The only two tournaments he didn't win were the Western Open (a tie for second) and the World Match Play Championship two weeks ago at Wentworth, a European Tour event that does not count toward his PGA Tour streak.

Woods successfully defended his title for the fifth time this year, and he is 10-of-15 in World Golf Championships that are stroke play.

He won at The Grove the first two days by opening with rounds of 63-64 to build a five-shot lead, and never giving anyone else much hope. The closest anyone got to him on a dreary afternoon in this village north of London was Jim Furyk, his Ryder Cup partner.

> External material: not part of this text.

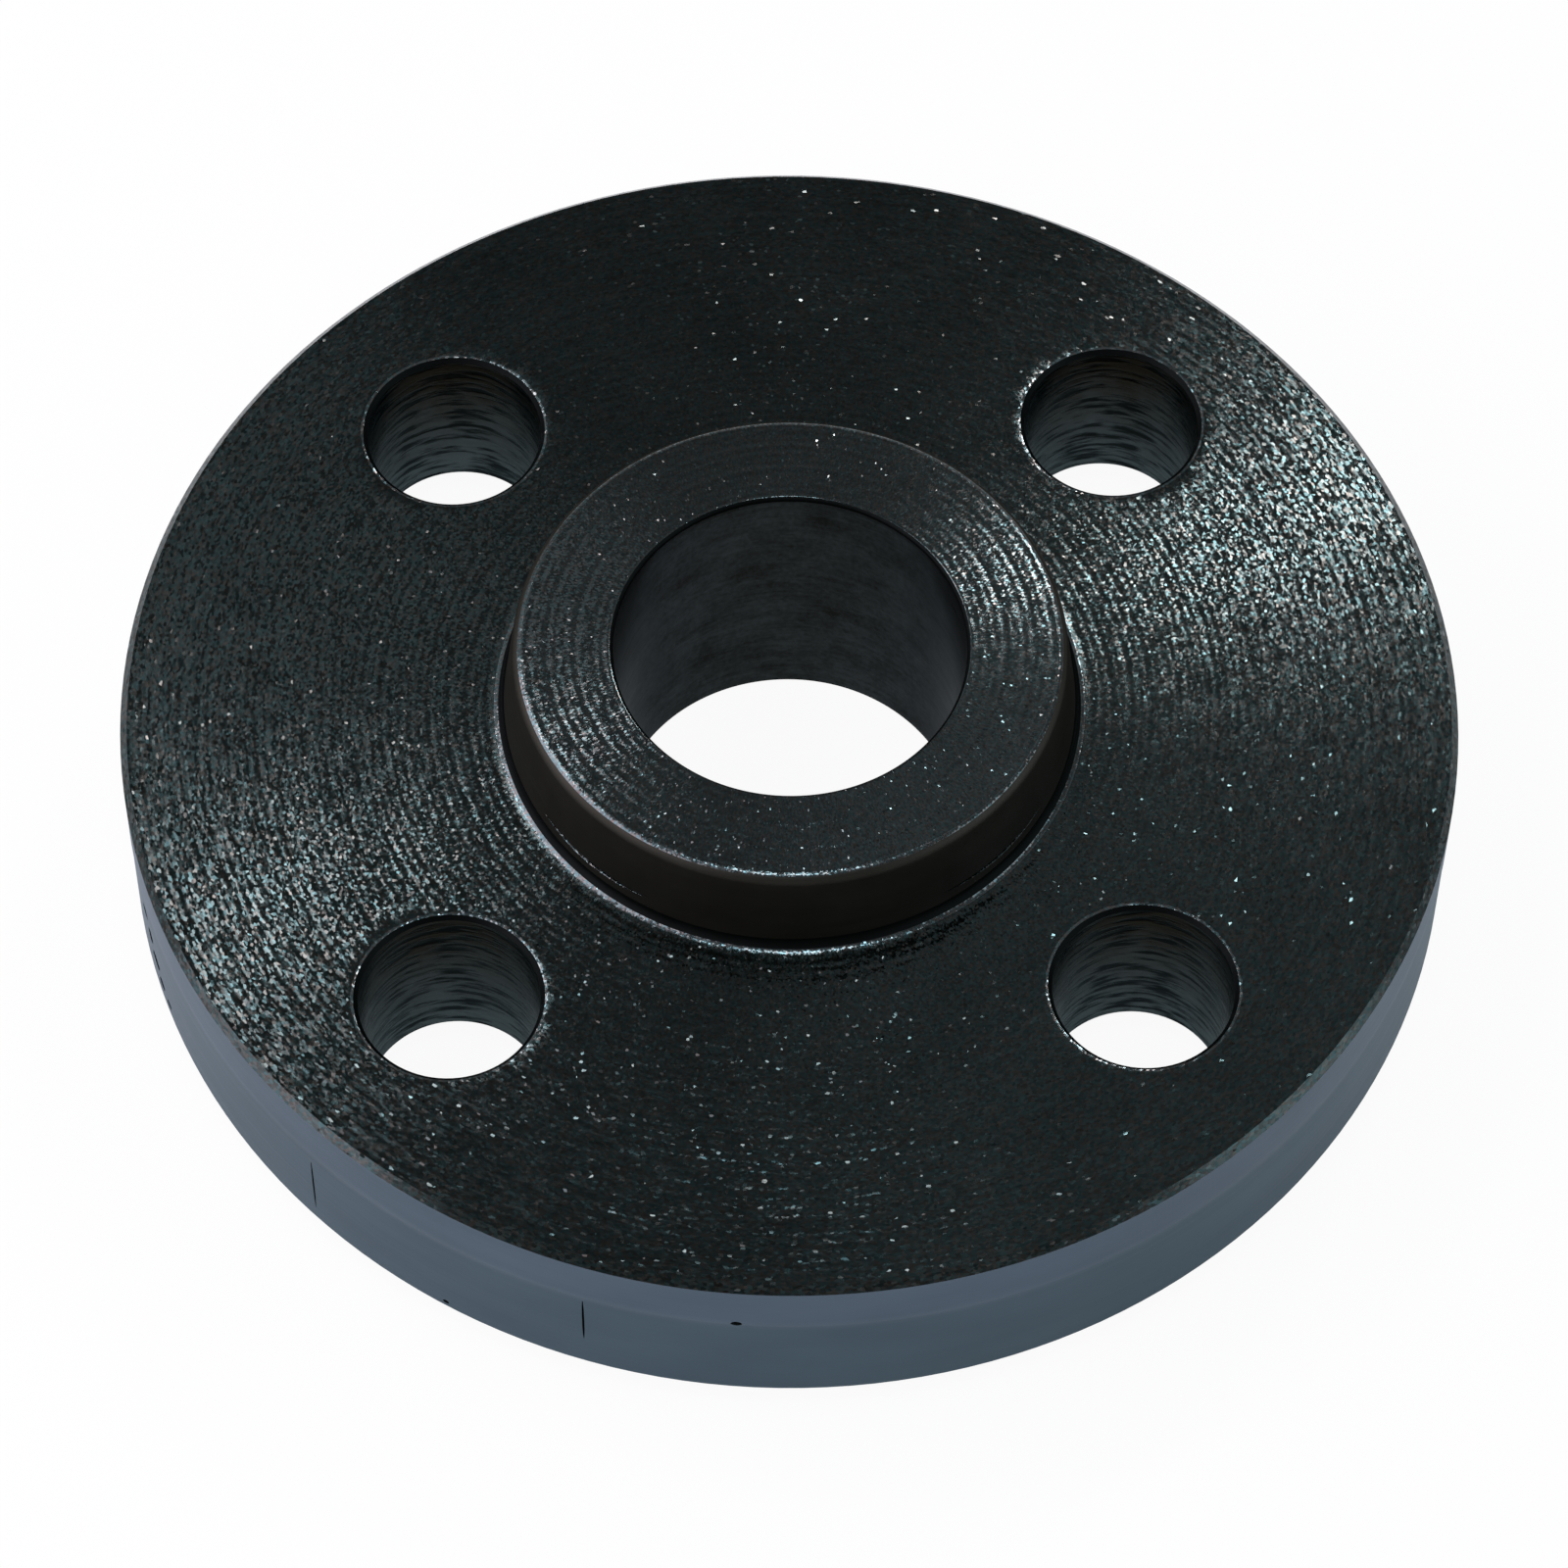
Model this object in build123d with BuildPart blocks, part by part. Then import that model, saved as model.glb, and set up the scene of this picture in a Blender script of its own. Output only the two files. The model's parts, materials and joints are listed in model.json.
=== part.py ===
from build123d import *
from math import radians, tan
import os

# A hubbed slip-on pipe flange for a DN 20 pipe, forged in steel and turned all over.
# It is one solid: a thick disc, a raised gasket face below, a short tapered hub above,
# a straight bore that the pipe slips into, and four bolt holes.
# The gasket face lies on Z = 0, centred on the origin, and the hub stands up along +Z.

# Driving dimensions in millimetres
outside_dia = 105.0
bolt_circle_dia = 75.0
bolt_hole_dia = 14.0
bolt_hole_count = 4
bore_dia = 27.5
gasket_face_dia = 58.0
gasket_face_height = 2.0
flange_thickness = 18.0
overall_height = 26.0
hub_base_dia = 45.0

# Draft, corner radii and edge breaks
hub_draft_deg = 7.0
hub_root_radius = 1.0
hub_nose_radius = 0.9
gasket_root_radius = 0.5
gasket_edge_break = 0.3
rim_edge_break = 0.55
bore_edge_break = 0.4
bolt_hole_edge_break = 0.4

# Radii and heights that follow from the sizes above
rim_radius = outside_dia / 2
gasket_radius = gasket_face_dia / 2
hub_base_radius = hub_base_dia / 2
hub_height = overall_height - flange_thickness
hub_top_radius = hub_base_radius - hub_height * tan(radians(hub_draft_deg))

# The bolt holes straddle the centre lines, so the first one stands half a step off +X
first_hole_deg = 180.0 / bolt_hole_count

with BuildPart() as flange:
    # Half of the turned section, from the axis outwards
    with BuildSketch(Plane.XZ) as section:
        with BuildLine():
            Polyline(
                (0, 0),
                (gasket_radius, 0),
                (gasket_radius, gasket_face_height),
                (rim_radius, gasket_face_height),
                (rim_radius, flange_thickness),
                (hub_base_radius, flange_thickness),
                (hub_top_radius, overall_height),
                (0, overall_height),
                close=True,
            )
        make_face()

        # The turning tool leaves its nose radius in the inner corners and rounds the hub's end
        rounded_corners = [
            (hub_base_radius, flange_thickness, hub_root_radius),
            (hub_top_radius, overall_height, hub_nose_radius),
            (gasket_radius, gasket_face_height, gasket_root_radius),
        ]
        for radius, height, corner_radius in rounded_corners:
            corner = section.vertices().sort_by_distance((radius, height, 0))[0]
            fillet(corner, corner_radius)

        # The sharp outer corners of the gasket face and of the rim are broken
        gasket_corner = section.vertices().sort_by_distance((gasket_radius, 0, 0))[0]
        chamfer(gasket_corner, gasket_edge_break)
        rim_corners = section.vertices().sort_by(Axis.X)[-2:]
        chamfer(rim_corners, rim_edge_break)

    # Spun about the pipe's axis, the section gives the turned forging
    revolve(axis=Axis.Z)

    # The pipe's bore is straight, with both mouths broken
    Hole(radius=bore_dia / 2)
    chamfer(flange.edges(Select.LAST).filter_by(GeomType.CIRCLE), bore_edge_break)

    # The bolt holes are drilled through the disc on the bolt circle, outside the gasket face
    with PolarLocations(bolt_circle_dia / 2, bolt_hole_count, start_angle=first_hole_deg):
        Hole(radius=bolt_hole_dia / 2)
    chamfer(flange.edges(Select.LAST).filter_by(GeomType.CIRCLE), bolt_hole_edge_break)

flange.part.label = "flange"

os.makedirs("parts", exist_ok=True)
export_step(flange.part, "parts/flange.step")

print("volume in cubic centimetres", round(flange.part.volume / 1000, 2))
print("size in millimetres", flange.part.bounding_box().size)
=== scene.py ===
# %% [markdown]
# # A hubbed slip-on pipe flange in dark turned steel
#
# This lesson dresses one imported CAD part. The real object is a forged steel disc that a lathe has
# faced all over: a thick rim, a short tapered hub, a straight bore for the pipe and four drilled
# bolt holes. The CAD gives the sizes and the place. Blender adds what makes turned steel look
# turned: the feed marks of the cutting tool, drill rings in the holes, scribed marks on the rim,
# a thin dark oxide skin and the sparkle of torn grain.

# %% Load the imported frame
import json
import math
import random

import bmesh
import bpy
from mathutils import Matrix, Vector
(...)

Furyk got within five shots through five holes and was at 15 under when his approach to the sixth buried in lush grass on the side of a hill. The entire group searched for the ball, and it was located only because Ian Poulter inadvertently stepped on it. By rule, Furyk had to drop the ball in the same spot without penalty because of the outside interference.

Furyk then told rules official Mike Shea he was taking a one-stroke penalty for an unplayable lie because he would not have been able to play it had the group found the ball without Poulter stepping on it. He went back to the fairway and got up-and-down for bogey.

"I just felt like it was definitely taking advantage of the situation," Furyk said. "Ian did me a favor by finding the ball. Stepping on it probably was the only way we were going to get it. All that went through my mind, and I felt like I did the right thing."

Furyk closed with a 69 and finished fourth at 270.

Woods improved to 38-3 when he has at least a share of the lead going into the last round, and he has never lost when leading by more than one. Any thoughts about a collapse ended early, when Woods hit a long iron from 225 yards on the par-5 second that dropped softly over a bunker and stopped 3 feet away.

In one of his rare mistakes, Woods hit the putt too hard and it lipped out, making him settle for birdie.

The person carrying the scoreboard got confused and posted 20 under next to Brett Quigley's name, which came as a shock to some of the fans pressed behind the ropes down the third fairway. Those who had been following Woods all week knew better.